As demonstrated most recently after the attempted terrorist bombings last Christmas and in Times Square last spring, law enforcement has the ability to question suspected terrorists without immediately providing Miranda warnings when the interrogation is reasonably prompted by immediate concern for the safety of the public or the agents. Because of the complexity of the threat posed by terrorist organizations and the nature of their attacks — which can include multiple accomplices and interconnected plots — we have formalized guidance that outlines the appropriate use of the well-established public safety exception to providing Miranda rights. To ensure that law enforcement is aware of the flexibility that the law gives them in these circumstances, the guidance has been distributed to relevant agencies.

So are the repeated interrogations of Mohamed without counsel a sign of what DOJ has permitted?

Mind you, today’s interrogation was probably something much more similar. As the experience of Wikileaks volunteer Jacob Appelbaum, who has been interrogated at the border on three different occasions, shows, our government maintains it can subject anyone crossing into our country to this treatment.

Yet that doesn’t explain the interrogations in Kuwait, coming after Mohamed says he was beaten.

So should we conclude the new Miranda policy allows beating and interrogations with no counsel so long as they take place in other countries?

If POTUS Can Order Assassination of US Citizen w/No Due Process, Can He Order Torture, Too?

Glenn Greenwald and Mark Mazzetti tell the story of 19-year old American citizen Gulet Mohamed who was taken into custody by the Kuwaitis after the US, while Mohamed was staying with an uncle in Kuwait, put him on the no-fly list. In the two weeks the Kuwaitis have held him, Mohamed says he was subjected to:

  • Physical beatings of his feet with sticks
  • Stress positions
  • Sleep deprivation
  • Exposure to cold
  • Threats of electrical shock
  • Threats to his mother

In other words, this US citizen, held by a close ally after coming up on a review of the no-fly list, was subjected to some of the worst kinds of torture that President Obama has purportedly ended.
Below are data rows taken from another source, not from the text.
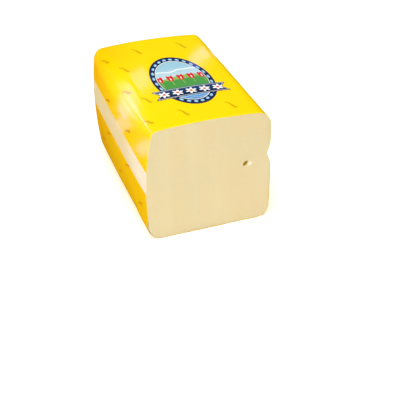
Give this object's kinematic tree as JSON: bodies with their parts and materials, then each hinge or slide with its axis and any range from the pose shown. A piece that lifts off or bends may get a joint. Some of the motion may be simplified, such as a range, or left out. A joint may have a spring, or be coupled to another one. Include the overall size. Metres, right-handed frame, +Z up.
{
  "type": "cheese block in film",
  "caption": "Half loaf of semi-hard yellow cheese in tight printed film, cut square across, with a small eye in the pale cut face and an oval emblem on top.",
  "frame": {"origin": "centre of the bounding box in plan, at the underside", "axes": "+Z up; the cut face looks along -Y and the closed back end along +Y; X runs across the block"},
  "size_m": [0.1042, 0.1536, 0.0988],
  "materials": {
    "cheese": "smooth moist cheese paste with a soft sheen",
    "printed_film": "glossy yellow printed film drawn tight over the cheese",
    "clear_film": "glossy clear film with the cheese showing through",
    "emblem_print": "glossy print in blue, white, red and green"
  },
  "bodies": {
    "root": {"cheese": "cheese", "film_upper": "printed_film", "film_window": "clear_film", "film_lower": "printed_film", "emblem": "emblem_print"}
  },
  "joints": []
}
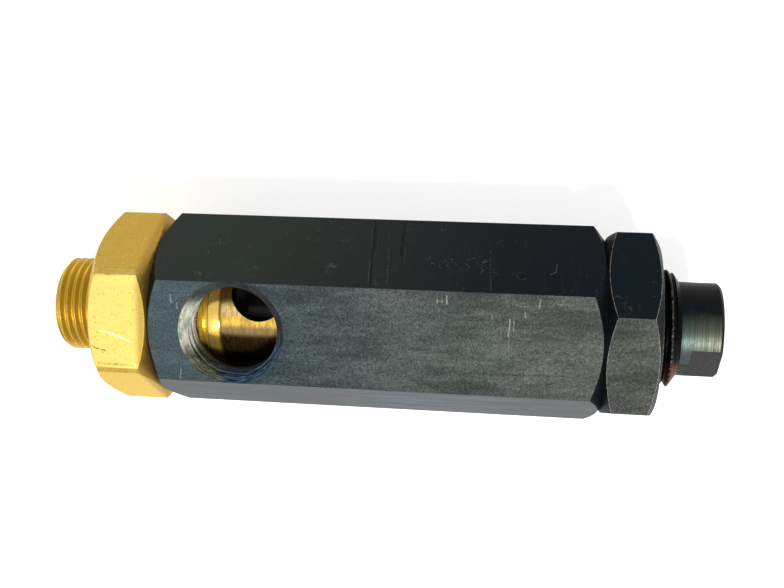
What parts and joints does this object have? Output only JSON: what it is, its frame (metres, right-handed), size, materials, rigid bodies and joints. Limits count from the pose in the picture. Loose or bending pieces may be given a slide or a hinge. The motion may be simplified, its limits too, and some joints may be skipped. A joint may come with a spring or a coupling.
{
  "type": "safety valve",
  "caption": "Spring loaded in line safety valve: brass male inlet nozzle, black hexagonal steel body with a side outlet port, adjusting screw and lock nut.",
  "frame": {"origin": "on the axis at the inlet shoulder, where the male inlet thread meets the nozzle's hexagon", "axes": "+X along the axis from the inlet to the adjusting screw, +Z out of the outlet port; the valve lies on its side with the port up"},
  "size_m": [0.115, 0.0346, 0.0326],
  "materials": {
    "blackened_steel": "worn black oxide",
    "brass": "machined, tarnished",
    "stainless_steel": "turned",
    "spring_steel": "drawn wire",
    "rubber": "moulded",
    "sealing_plastic": "turned"
  },
  "bodies": {
    "housing": {"valve_body": "blackened_steel", "inlet_nozzle": "brass", "nozzle_o_ring": "rubber"},
    "closing_group": {"piston": "stainless_steel", "piston_ring": "sealing_plastic", "seat_seal": "sealing_plastic", "seal_washer": "stainless_steel", "seal_screw": "stainless_steel", "thrust_ball": "stainless_steel", "spindle": "stainless_steel", "lower_spring_plate": "stainless_steel", "main_spring": "spring_steel"},
    "spring_carrier": {"upper_spring_plate": "stainless_steel", "shim_washer": "stainless_steel"},
    "screw_group": {"adjusting_screw": "blackened_steel", "screw_o_ring": "rubber"},
    "nut": {"lock_nut": "blackened_steel"}
  },
  "joints": [
    {"name": "valve_lift", "type": "slide", "parent": "housing", "child": "closing_group", "axis": [1, 0, 0], "range_m": [0, 0.002], "stiffness_N_per_m": 15300, "springref_m": -0.008, "deforming": ["main_spring"]},
    {"name": "screw_travel", "type": "slide", "parent": "housing", "child": "spring_carrier", "axis": [1, 0, 0], "range_m": [-0.002, 0.002]},
    {"name": "screw_turn", "type": "hinge", "parent": "spring_carrier", "child": "screw_group", "pos_m": [0.08, 0, 0], "axis": [1, 0, 0], "range_deg": [-480, 480]},
    {"name": "lock_nut_turn", "type": "hinge", "parent": "housing", "child": "nut", "pos_m": [0.091, 0, 0], "axis": [1, 0, 0], "range_deg": [0, 360]}
  ],
  "couplings": [
    {"joint": "screw_turn", "follows": "screw_travel", "rad_per_m": 4188.8}
  ]
}
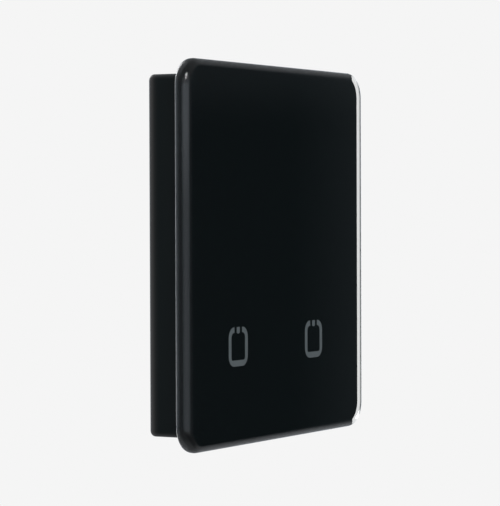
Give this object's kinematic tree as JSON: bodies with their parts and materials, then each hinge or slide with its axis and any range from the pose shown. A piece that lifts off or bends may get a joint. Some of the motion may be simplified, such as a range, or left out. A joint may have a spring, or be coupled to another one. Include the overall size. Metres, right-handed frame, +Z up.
{
  "type": "wireless light switch",
  "caption": "Slim wireless wall switch: square black glass touch plate with power marks, on a shallow housing that pulls off a magnetic wall plate and holds a coin cell tray.",
  "frame": {"origin": "middle of the wall plate's back face, which lies on the wall", "axes": "+Y into the wall, so the glass faces -Y; +X to the right seen from the front; +Z up"},
  "size_m": [0.086, 0.0124, 0.086],
  "materials": {
    "clear_glass": "polished float glass with rounded edges",
    "black_print": "black ceramic print behind the glass",
    "grey_print": "grey translucent print",
    "bonding_tape": "black foam tape",
    "carrier_plastic": "moulded black plastic",
    "shield_rubber": "moulded black rubber",
    "housing_plastic": "moulded black plastic, fine spark texture",
    "wall_plate_plastic": "moulded black plastic",
    "pad_foam": "foam pad with a release liner",
    "disc_steel": "zinc plated steel",
    "magnet_nickel": "bright nickel plate",
    "board_laminate": "green solder mask",
    "screw_steel": "zinc plated steel",
    "spring_steel": "nickel plated spring wire",
    "lamp_resin": "white case with a clear lens",
    "chip_resin": "moulded resin with tinned leads",
    "radio_laminate": "blue solder mask",
    "shield_tinplate": "pressed tinplate",
    "trace_gold": "gold plated copper",
    "crystal_metal": "metal lid on a ceramic case",
    "capacitor_ceramic": "ceramic with tinned ends",
    "resistor_film": "black film with tinned ends",
    "switch_plastic": "moulded plastic",
    "plunger_plastic": "moulded plastic",
    "button_plastic": "moulded dark grey plastic",
    "contact_nickel": "nickel plated spring steel",
    "tray_plastic": "moulded black plastic",
    "cell_steel": "bright stainless can"
  },
  "bodies": {
    "wall_mount": {"wall_plate": "wall_plate_plastic", "adhesive_pads": "pad_foam", "keeper_discs": "disc_steel"},
    "switch_body": {"housing": "housing_plastic", "magnets": "magnet_nickel", "circuit_board": "board_laminate", "board_screws": "screw_steel", "left_touch_spring": "spring_steel", "right_touch_spring": "spring_steel", "key_leds": "lamp_resin", "touch_chip": "chip_resin", "radio_board": "radio_laminate", "radio_shield": "shield_tinplate", "radio_antenna": "trace_gold", "crystal": "crystal_metal", "board_capacitors": "capacitor_ceramic", "board_resistors": "resistor_film", "pair_switch": "switch_plastic", "positive_contact": "contact_nickel", "negative_contact": "contact_nickel"},
    "glass_front": {"glass_panel": "clear_glass", "printed_film": "black_print", "left_power_mark": "grey_print", "right_power_mark": "grey_print", "panel_tape": "bonding_tape", "carrier_frame": "carrier_plastic", "carrier_posts": "carrier_plastic", "light_shields": "shield_rubber"},
    "battery_drawer": {"battery_tray": "tray_plastic", "coin_cell": "cell_steel"},
    "pair_key": {"pair_button": "button_plastic", "switch_plunger": "plunger_plastic"}
  },
  "joints": [
    {"name": "switch_pull", "type": "slide", "parent": "wall_mount", "child": "switch_body", "axis": [0, -1, 0], "range_m": [0, 0.014]},
    {"name": "panel_pull", "type": "slide", "parent": "switch_body", "child": "glass_front", "axis": [0, -1, 0], "range_m": [0, 0.02]},
    {"name": "drawer_slide", "type": "slide", "parent": "switch_body", "child": "battery_drawer", "axis": [0, 0, -1], "range_m": [0, 0.026]},
    {"name": "button_press", "type": "slide", "parent": "switch_body", "child": "pair_key", "axis": [0, 0, 1], "range_m": [0, 0.00025], "stiffness_N_per_m": 1000}
  ]
}
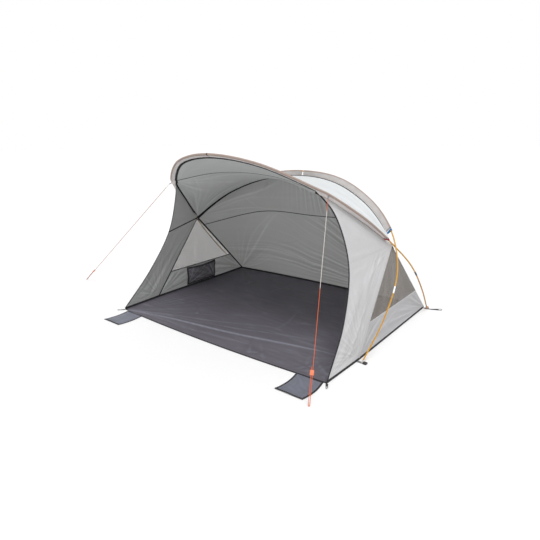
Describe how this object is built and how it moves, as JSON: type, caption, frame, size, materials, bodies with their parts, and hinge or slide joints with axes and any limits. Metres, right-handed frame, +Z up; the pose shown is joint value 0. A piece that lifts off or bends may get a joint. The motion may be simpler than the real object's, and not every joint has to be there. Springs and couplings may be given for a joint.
{
  "type": "beach tent",
  "caption": "Free-standing half-dome beach tent, open at the front, on crossed arch poles in cloth sleeves, with mesh side windows, a floor, fold-out flaps and guy lines.",
  "frame": {"origin": "on the ground, at the middle of the tent's footprint without its guy lines", "axes": "+X to the left of someone looking out of the door, across the opening; +Y towards the back wall; +Z up. The open front faces -Y"},
  "size_m": [3.3155, 1.9047, 1.3426],
  "materials": {
    "pale_cloth": "matt pale grey polyester, silver coated inside",
    "sleeve_cloth": "matt grey polyester",
    "floor_cloth": "dark grey woven polyethylene with a slight sheen",
    "insect_mesh": "fine grey mesh",
    "pocket_mesh": "dark mesh",
    "flap_cloth": "grey cloth with a dark bound edge",
    "fibreglass": "smooth orange fibreglass",
    "steel": "plated steel",
    "elastic": "woven elastic cord",
    "red_webbing": "woven tape",
    "blue_webbing": "woven tape",
    "grey_webbing": "woven tape",
    "guy_cord": "braided orange cord",
    "runner_plastic": "moulded orange plastic"
  },
  "bodies": {
    "tent": {"front_ferrule_left": "steel", "front_ferrule_right": "steel", "front_pole_arch": "fibreglass", "front_pole_leg_left": "fibreglass", "front_pole_leg_right": "fibreglass", "front_pole_pin_left": "steel", "front_pole_pin_right": "steel", "front_shock_cord": "elastic", "front_sleeve_left": "sleeve_cloth", "front_sleeve_right": "sleeve_cloth", "front_tab_left": "red_webbing", "front_tab_right": "red_webbing", "groundsheet": "floor_cloth", "guy_line_left": "guy_cord", "guy_line_right": "guy_cord", "guy_loop_left": "grey_webbing", "guy_loop_right": "grey_webbing", "rear_ferrule_left": "steel", "rear_ferrule_right": "steel", "rear_foot_strap_left": "grey_webbing", "rear_foot_strap_right": "grey_webbing", "rear_pole_arch": "fibreglass", "rear_pole_leg_left": "fibreglass", "rear_pole_leg_right": "fibreglass", "rear_pole_pin_left": "steel", "rear_pole_pin_right": "steel", "rear_shock_cord": "elastic", "rear_sleeve_left": "sleeve_cloth", "rear_sleeve_right": "sleeve_cloth", "rear_tab_left": "blue_webbing", "rear_tab_right": "blue_webbing", "rear_wall_lower": "pale_cloth", "rear_wall_upper": "pale_cloth", "roof_panel": "pale_cloth", "side_foot_strap_left": "grey_webbing", "side_foot_strap_right": "grey_webbing", "skirt_left": "pale_cloth", "skirt_right": "pale_cloth", "storage_pocket": "pocket_mesh", "visor_panel": "pale_cloth", "window_mesh_left": "insect_mesh", "window_mesh_right": "insect_mesh", "wing_lower_left": "pale_cloth", "wing_lower_right": "pale_cloth", "wing_upper_left": "pale_cloth", "wing_upper_right": "pale_cloth"},
    "sand_flap_left": {"sand_flap_left": "flap_cloth"},
    "sand_flap_right": {"sand_flap_right": "flap_cloth"},
    "front_peg_loop_left": {"front_peg_loop_left": "grey_webbing"},
    "front_peg_loop_right": {"front_peg_loop_right": "grey_webbing"},
    "rear_peg_loop_left": {"rear_peg_loop_left": "grey_webbing"},
    "rear_peg_loop_right": {"rear_peg_loop_right": "grey_webbing"},
    "guy_runner_left": {"guy_runner_left": "runner_plastic"},
    "guy_runner_right": {"guy_runner_right": "runner_plastic"}
  },
  "joints": [
    {"name": "sand_flap_left_fold", "type": "hinge", "parent": "tent", "child": "sand_flap_left", "pos_m": [-0.874, -0.71106, 0.0025], "axis": [-1, 0, 0], "range_deg": [0, 160]},
    {"name": "sand_flap_right_fold", "type": "hinge", "parent": "tent", "child": "sand_flap_right", "pos_m": [0.906, -0.70938, 0.0025], "axis": [-1, 0, 0], "range_deg": [0, 160]},
    {"name": "front_peg_loop_left_lift", "type": "hinge", "parent": "tent", "child": "front_peg_loop_left", "pos_m": [-1.02706, -0.6982, 0.002], "axis": [-0.8619, 0.507, 0], "range_deg": [0, 90]},
    {"name": "front_peg_loop_right_lift", "type": "hinge", "parent": "tent", "child": "front_peg_loop_right", "pos_m": [1.02706, -0.6982, 0.002], "axis": [-0.8619, -0.507, 0], "range_deg": [0, 90]},
    {"name": "rear_peg_loop_left_lift", "type": "hinge", "parent": "tent", "child": "rear_peg_loop_left", "pos_m": [-1.11562, 0.89162, 0.002], "axis": [0.3714, 0.9285, 0], "range_deg": [0, 90]},
    {"name": "rear_peg_loop_right_lift", "type": "hinge", "parent": "tent", "child": "rear_peg_loop_right", "pos_m": [1.11562, 0.89162, 0.002], "axis": [0.3714, -0.9285, 0], "range_deg": [0, 90]},
    {"name": "guy_runner_left_slide", "type": "slide", "parent": "tent", "child": "guy_runner_left", "axis": [-0.7778, -0.0641, -0.6252], "range_m": [0, 0.12]},
    {"name": "guy_runner_right_slide", "type": "slide", "parent": "tent", "child": "guy_runner_right", "axis": [0.2393, -0.5132, -0.8242], "range_m": [0, 0.12]}
  ]
}
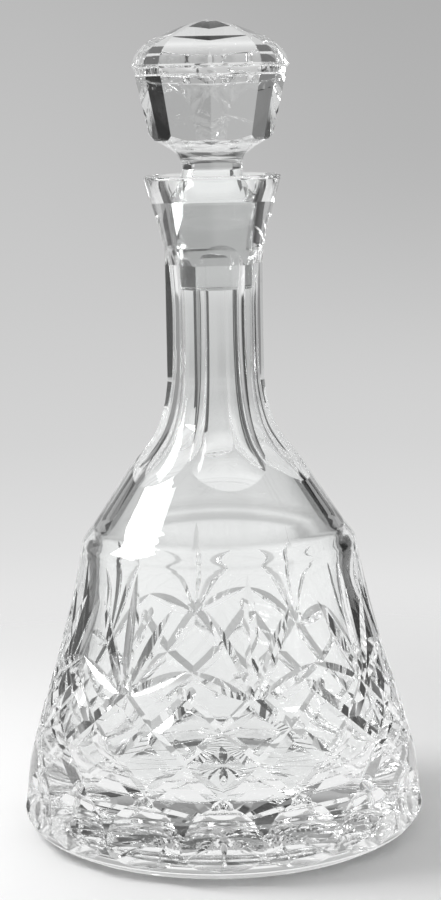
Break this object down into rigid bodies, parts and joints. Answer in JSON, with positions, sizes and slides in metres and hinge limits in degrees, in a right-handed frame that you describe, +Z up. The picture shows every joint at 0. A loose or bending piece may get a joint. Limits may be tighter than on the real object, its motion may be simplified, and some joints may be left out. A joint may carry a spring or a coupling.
{
  "type": "decanter",
  "caption": "Bell-shaped cut glass decanter with a flared lip, panelled neck, diamond, fan and thumbprint cutting, and a faceted stopper that lifts out.",
  "frame": {"origin": "middle of the plane that the foot rests on", "axes": "+Z up along the turning axis, the pictured front faces -Y, +X is to the viewer's right"},
  "size_m": [0.138, 0.138, 0.2795],
  "materials": {
    "body_glass": "clear cut crystal, polished",
    "stopper_glass": "clear cut crystal, polished, plug lightly ground"
  },
  "bodies": {
    "vessel": {"decanter_body": "body_glass"},
    "stopper_lifted": {"stopper": "stopper_glass"}
  },
  "joints": [
    {"name": "stopper_lift", "type": "slide", "parent": "vessel", "child": "stopper_lifted", "axis": [0, 0, 1], "range_m": [0, 0.06]}
  ]
}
Over the course of his interrogation, an official from the US Embassy and agents from the FBI visited him.

What seems to have happened is that the government, seeing a young Muslim kid from Virginia travel to Yemen (to study for a brief period of time) and Somalia (to stay with family), decided he must have ties to Anwar al-Awlaki (remember that Awlaki once preached at a Virginia mosque). They may have tried to contact him via someone claiming to know Mohamed from his mosque in Virginia. When Mohamed said he didn’t know that person, he was picked up when he went to the airport to renew his Kuwaiti visa. His Kuwaiti interrogators (though some spoke English) asked him whether he had met with Awlaki or other militants.

“Are you a terrorist?” they asked, according to his account.

“No,” he replied.

“Do you know Anwar?” his interrogators asked, referring to Mr. Awlaki.

“I’ve never met him,” Mr. Mohamed recalled saying.

“You are from Virginia, you have to know him,” they responded, according to Mr. Mohamed. From 2001 to 2002, Mr. Awlaki was the imam of a prominent mosque in northern Virginia.

And in response to his answers that he hadn’t met with Awlaki or other militants, they tortured him, accusing him of lying.

I assume when asked whether they ordered up this interrogation, and whether or not they knew it would involve torture, the government will “pretend” they are shocked that a close ally engaged in such treatment. I assume they will disavow any role in the torture, at the hands of our allies, of a US citizen.

Either that, or they’ll just invoke state secrets, as they did when Anwar al-Awlaki’s family sued to find out the authority the President has relied upon to order the assassination of an American citizen.